Stated task =
Repeat the full listing, word for word.

The input =
::::::

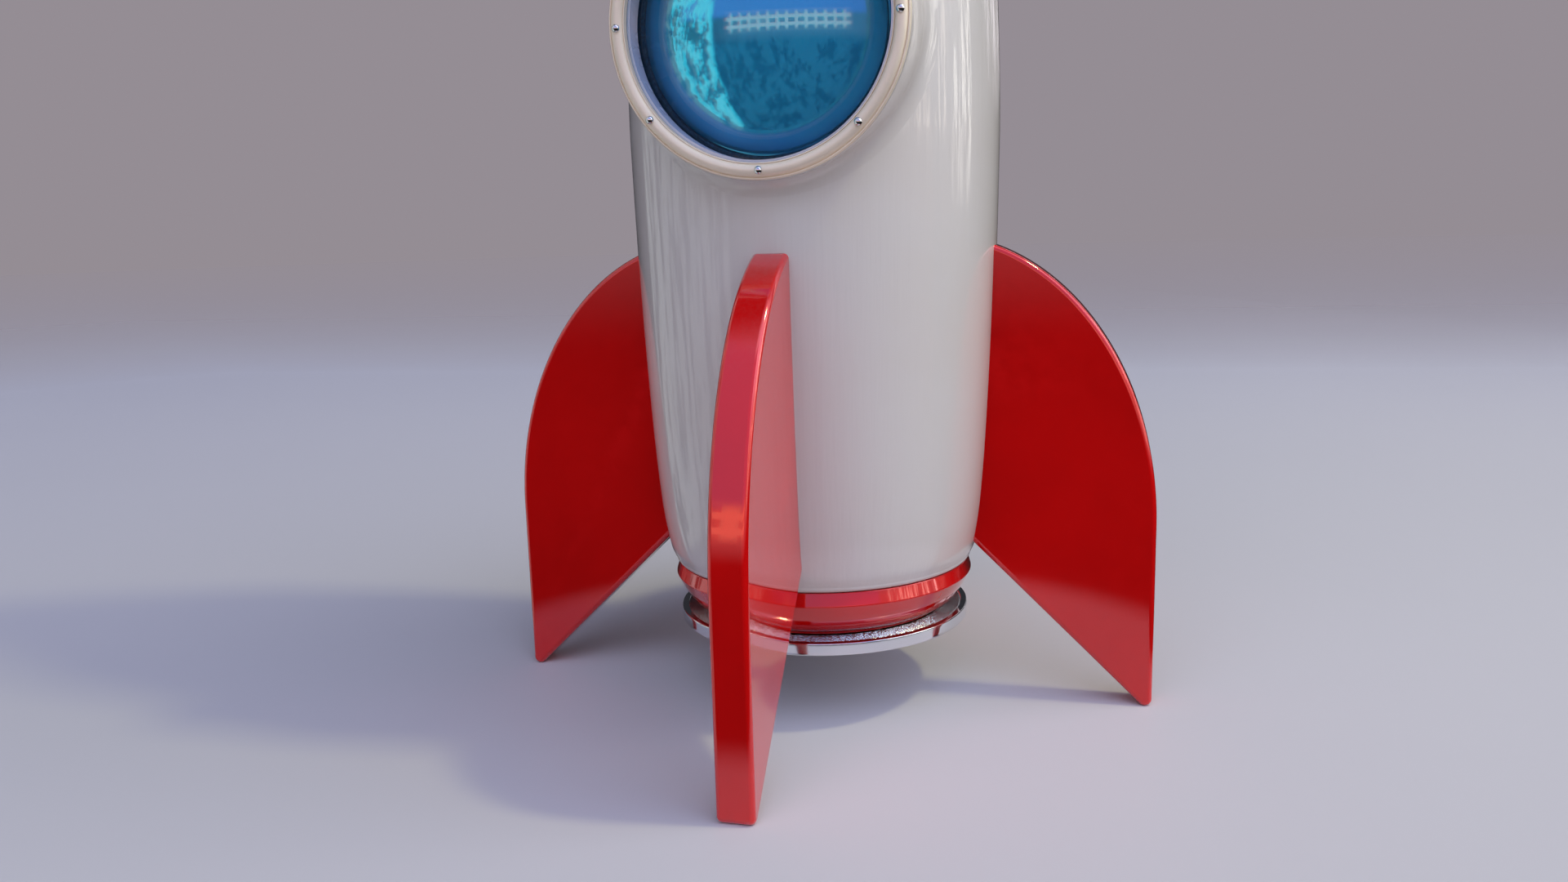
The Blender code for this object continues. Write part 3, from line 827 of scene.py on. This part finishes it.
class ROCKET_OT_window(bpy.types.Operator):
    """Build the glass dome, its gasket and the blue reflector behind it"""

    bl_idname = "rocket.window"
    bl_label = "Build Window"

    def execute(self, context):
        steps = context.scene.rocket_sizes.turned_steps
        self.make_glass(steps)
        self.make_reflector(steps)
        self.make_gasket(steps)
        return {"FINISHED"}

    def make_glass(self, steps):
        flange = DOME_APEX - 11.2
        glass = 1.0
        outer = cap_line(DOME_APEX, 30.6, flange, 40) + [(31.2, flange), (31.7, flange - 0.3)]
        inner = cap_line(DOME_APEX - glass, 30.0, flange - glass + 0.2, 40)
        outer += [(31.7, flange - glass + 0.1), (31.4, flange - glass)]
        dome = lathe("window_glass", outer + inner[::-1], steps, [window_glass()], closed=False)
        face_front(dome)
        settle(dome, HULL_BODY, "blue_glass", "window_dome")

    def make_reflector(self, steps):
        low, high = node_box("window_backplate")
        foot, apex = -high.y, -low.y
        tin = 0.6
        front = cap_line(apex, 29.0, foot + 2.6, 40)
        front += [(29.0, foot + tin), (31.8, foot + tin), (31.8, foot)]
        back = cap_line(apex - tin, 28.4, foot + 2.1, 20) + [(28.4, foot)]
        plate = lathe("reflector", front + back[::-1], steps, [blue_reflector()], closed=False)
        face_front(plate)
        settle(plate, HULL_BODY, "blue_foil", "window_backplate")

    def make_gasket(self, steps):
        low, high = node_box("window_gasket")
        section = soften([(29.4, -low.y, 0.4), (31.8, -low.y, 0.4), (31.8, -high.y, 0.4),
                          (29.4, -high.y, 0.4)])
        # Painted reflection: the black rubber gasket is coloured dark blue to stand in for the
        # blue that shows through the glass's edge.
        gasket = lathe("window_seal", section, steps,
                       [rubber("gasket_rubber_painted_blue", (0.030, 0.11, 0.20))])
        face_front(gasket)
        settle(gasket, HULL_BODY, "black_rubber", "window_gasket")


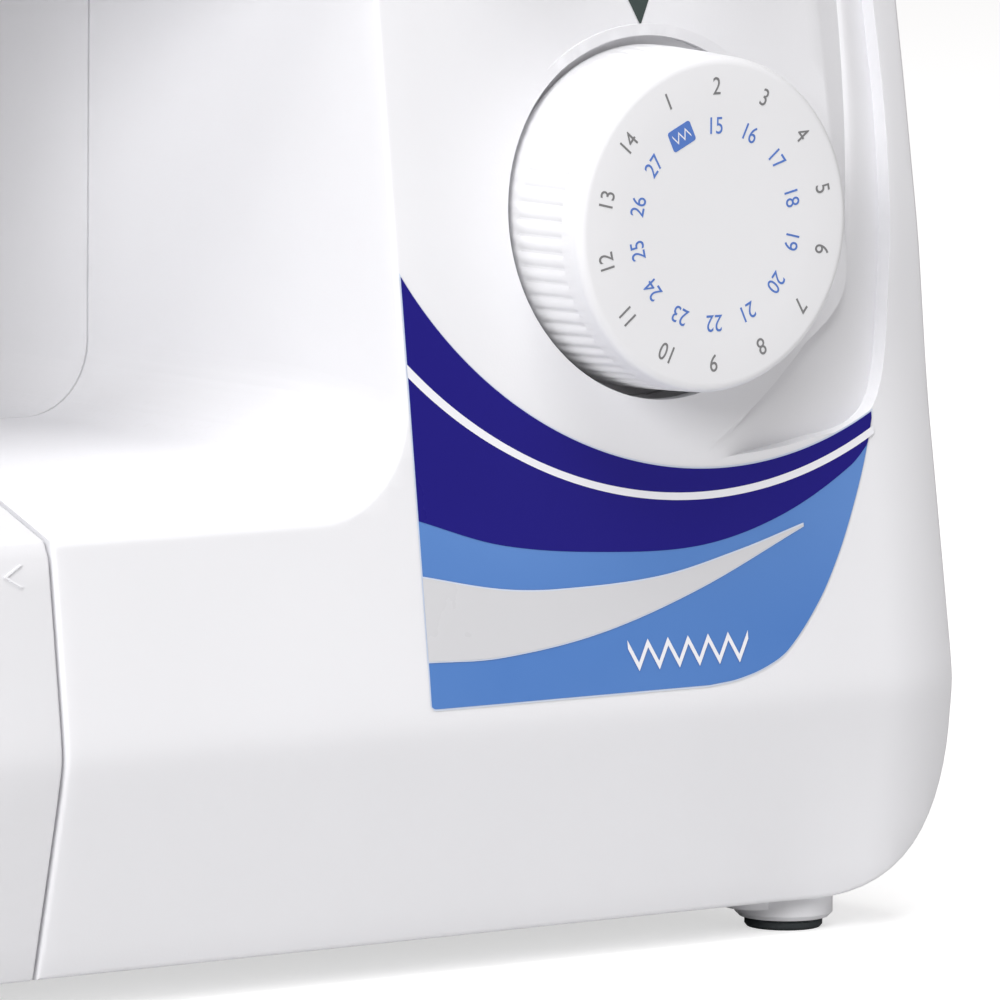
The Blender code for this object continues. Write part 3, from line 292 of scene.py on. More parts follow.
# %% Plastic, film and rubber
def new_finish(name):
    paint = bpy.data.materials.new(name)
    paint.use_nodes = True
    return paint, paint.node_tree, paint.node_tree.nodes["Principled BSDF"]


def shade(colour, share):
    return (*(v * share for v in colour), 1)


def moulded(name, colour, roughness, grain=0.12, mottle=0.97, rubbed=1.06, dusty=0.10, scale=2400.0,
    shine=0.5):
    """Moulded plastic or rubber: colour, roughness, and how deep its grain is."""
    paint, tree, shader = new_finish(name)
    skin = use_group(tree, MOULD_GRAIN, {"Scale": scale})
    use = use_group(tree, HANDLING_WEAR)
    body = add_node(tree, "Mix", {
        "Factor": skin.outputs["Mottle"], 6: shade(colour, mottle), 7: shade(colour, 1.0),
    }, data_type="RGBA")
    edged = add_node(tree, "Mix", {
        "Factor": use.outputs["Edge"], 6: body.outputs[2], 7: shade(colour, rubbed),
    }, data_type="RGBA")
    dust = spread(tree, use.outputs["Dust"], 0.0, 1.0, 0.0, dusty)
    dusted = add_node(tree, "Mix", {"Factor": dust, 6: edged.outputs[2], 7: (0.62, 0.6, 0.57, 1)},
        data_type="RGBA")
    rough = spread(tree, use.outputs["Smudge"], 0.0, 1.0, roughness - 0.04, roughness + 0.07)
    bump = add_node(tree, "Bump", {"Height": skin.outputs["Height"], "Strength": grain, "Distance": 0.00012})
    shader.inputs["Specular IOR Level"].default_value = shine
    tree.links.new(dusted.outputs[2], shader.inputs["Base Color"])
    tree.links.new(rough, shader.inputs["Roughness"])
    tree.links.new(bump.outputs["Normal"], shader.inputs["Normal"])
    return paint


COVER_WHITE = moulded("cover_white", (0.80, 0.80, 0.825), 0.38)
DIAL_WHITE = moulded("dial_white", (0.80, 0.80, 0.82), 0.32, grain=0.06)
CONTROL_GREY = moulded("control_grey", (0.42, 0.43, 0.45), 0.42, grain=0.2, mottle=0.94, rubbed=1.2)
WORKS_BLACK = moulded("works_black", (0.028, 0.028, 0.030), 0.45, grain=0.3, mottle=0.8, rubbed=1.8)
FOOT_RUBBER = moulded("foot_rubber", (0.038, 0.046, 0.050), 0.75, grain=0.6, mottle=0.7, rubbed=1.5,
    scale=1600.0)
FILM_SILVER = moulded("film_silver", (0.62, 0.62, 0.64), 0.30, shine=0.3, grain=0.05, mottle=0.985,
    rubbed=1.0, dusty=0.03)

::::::

Answer for this exercise =
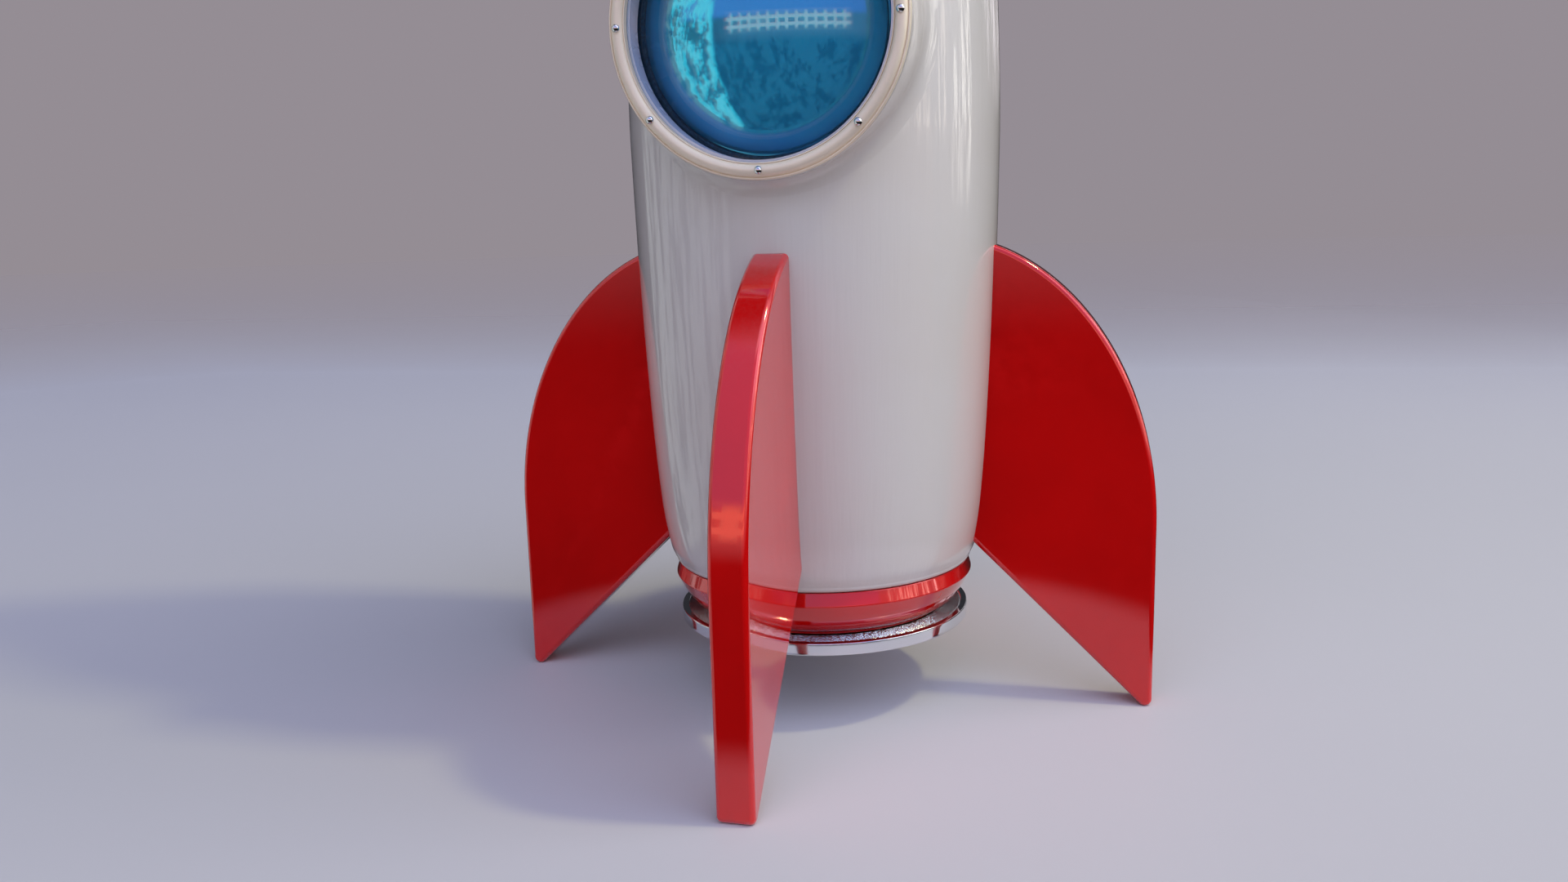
The Blender code for this object continues. Write part 3, from line 827 of scene.py on. This part finishes it.
class ROCKET_OT_window(bpy.types.Operator):
    """Build the glass dome, its gasket and the blue reflector behind it"""

    bl_idname = "rocket.window"
    bl_label = "Build Window"

    def execute(self, context):
        steps = context.scene.rocket_sizes.turned_steps
        self.make_glass(steps)
        self.make_reflector(steps)
        self.make_gasket(steps)
        return {"FINISHED"}

    def make_glass(self, steps):
        flange = DOME_APEX - 11.2
        glass = 1.0
        outer = cap_line(DOME_APEX, 30.6, flange, 40) + [(31.2, flange), (31.7, flange - 0.3)]
        inner = cap_line(DOME_APEX - glass, 30.0, flange - glass + 0.2, 40)
        outer += [(31.7, flange - glass + 0.1), (31.4, flange - glass)]
        dome = lathe("window_glass", outer + inner[::-1], steps, [window_glass()], closed=False)
        face_front(dome)
        settle(dome, HULL_BODY, "blue_glass", "window_dome")

    def make_reflector(self, steps):
        low, high = node_box("window_backplate")
        foot, apex = -high.y, -low.y
        tin = 0.6
        front = cap_line(apex, 29.0, foot + 2.6, 40)
        front += [(29.0, foot + tin), (31.8, foot + tin), (31.8, foot)]
        back = cap_line(apex - tin, 28.4, foot + 2.1, 20) + [(28.4, foot)]
        plate = lathe("reflector", front + back[::-1], steps, [blue_reflector()], closed=False)
        face_front(plate)
        settle(plate, HULL_BODY, "blue_foil", "window_backplate")

    def make_gasket(self, steps):
        low, high = node_box("window_gasket")
        section = soften([(29.4, -low.y, 0.4), (31.8, -low.y, 0.4), (31.8, -high.y, 0.4),
                          (29.4, -high.y, 0.4)])
        # Painted reflection: the black rubber gasket is coloured dark blue to stand in for the
        # blue that shows through the glass's edge.
        gasket = lathe("window_seal", section, steps,
                       [rubber("gasket_rubber_painted_blue", (0.030, 0.11, 0.20))])
        face_front(gasket)
        settle(gasket, HULL_BODY, "black_rubber", "window_gasket")


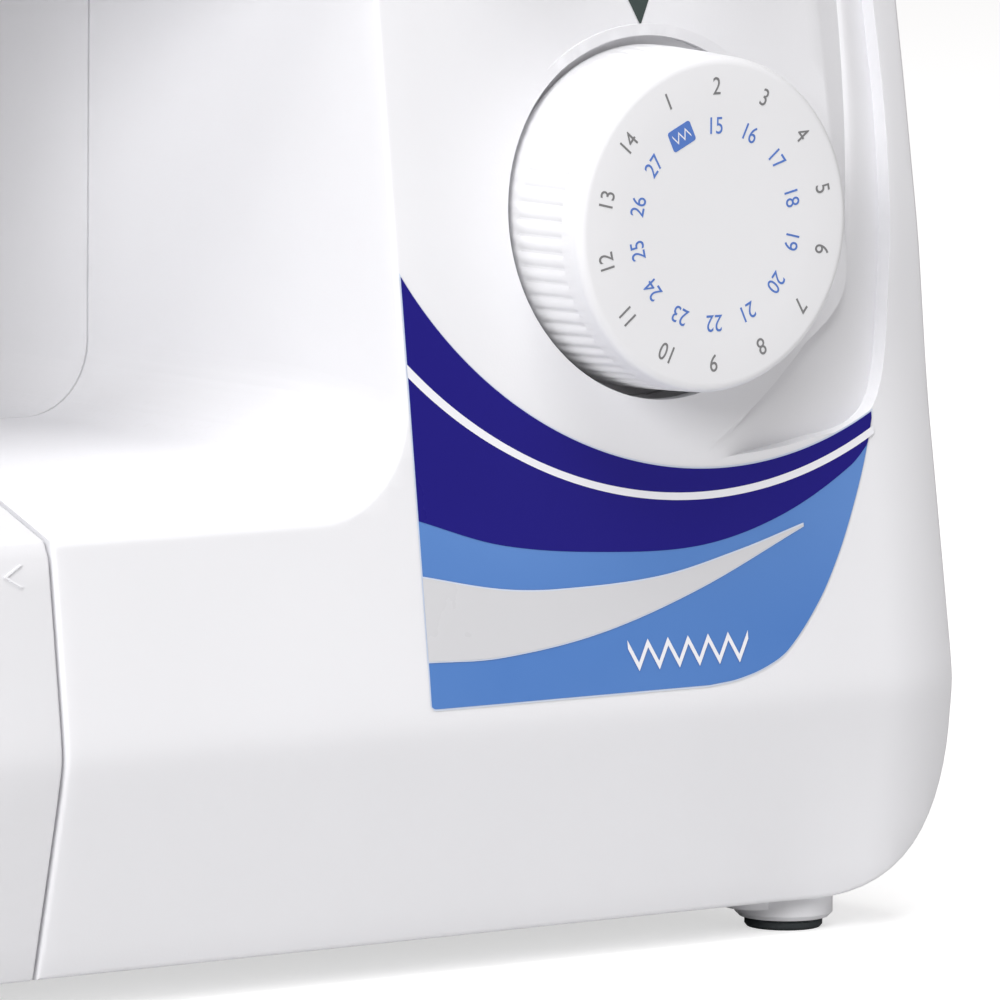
The Blender code for this object continues. Write part 3, from line 292 of scene.py on. More parts follow.
# %% Plastic, film and rubber
def new_finish(name):
    paint = bpy.data.materials.new(name)
    paint.use_nodes = True
    return paint, paint.node_tree, paint.node_tree.nodes["Principled BSDF"]


def shade(colour, share):
    return (*(v * share for v in colour), 1)


def moulded(name, colour, roughness, grain=0.12, mottle=0.97, rubbed=1.06, dusty=0.10, scale=2400.0,
    shine=0.5):
    """Moulded plastic or rubber: colour, roughness, and how deep its grain is."""
    paint, tree, shader = new_finish(name)
    skin = use_group(tree, MOULD_GRAIN, {"Scale": scale})
    use = use_group(tree, HANDLING_WEAR)
    body = add_node(tree, "Mix", {
        "Factor": skin.outputs["Mottle"], 6: shade(colour, mottle), 7: shade(colour, 1.0),
    }, data_type="RGBA")
    edged = add_node(tree, "Mix", {
        "Factor": use.outputs["Edge"], 6: body.outputs[2], 7: shade(colour, rubbed),
    }, data_type="RGBA")
    dust = spread(tree, use.outputs["Dust"], 0.0, 1.0, 0.0, dusty)
    dusted = add_node(tree, "Mix", {"Factor": dust, 6: edged.outputs[2], 7: (0.62, 0.6, 0.57, 1)},
        data_type="RGBA")
    rough = spread(tree, use.outputs["Smudge"], 0.0, 1.0, roughness - 0.04, roughness + 0.07)
    bump = add_node(tree, "Bump", {"Height": skin.outputs["Height"], "Strength": grain, "Distance": 0.00012})
    shader.inputs["Specular IOR Level"].default_value = shine
    tree.links.new(dusted.outputs[2], shader.inputs["Base Color"])
    tree.links.new(rough, shader.inputs["Roughness"])
    tree.links.new(bump.outputs["Normal"], shader.inputs["Normal"])
    return paint


COVER_WHITE = moulded("cover_white", (0.80, 0.80, 0.825), 0.38)
DIAL_WHITE = moulded("dial_white", (0.80, 0.80, 0.82), 0.32, grain=0.06)
CONTROL_GREY = moulded("control_grey", (0.42, 0.43, 0.45), 0.42, grain=0.2, mottle=0.94, rubbed=1.2)
WORKS_BLACK = moulded("works_black", (0.028, 0.028, 0.030), 0.45, grain=0.3, mottle=0.8, rubbed=1.8)
FOOT_RUBBER = moulded("foot_rubber", (0.038, 0.046, 0.050), 0.75, grain=0.6, mottle=0.7, rubbed=1.5,
    scale=1600.0)
FILM_SILVER = moulded("film_silver", (0.62, 0.62, 0.64), 0.30, shine=0.3, grain=0.05, mottle=0.985,
    rubbed=1.0, dusty=0.03)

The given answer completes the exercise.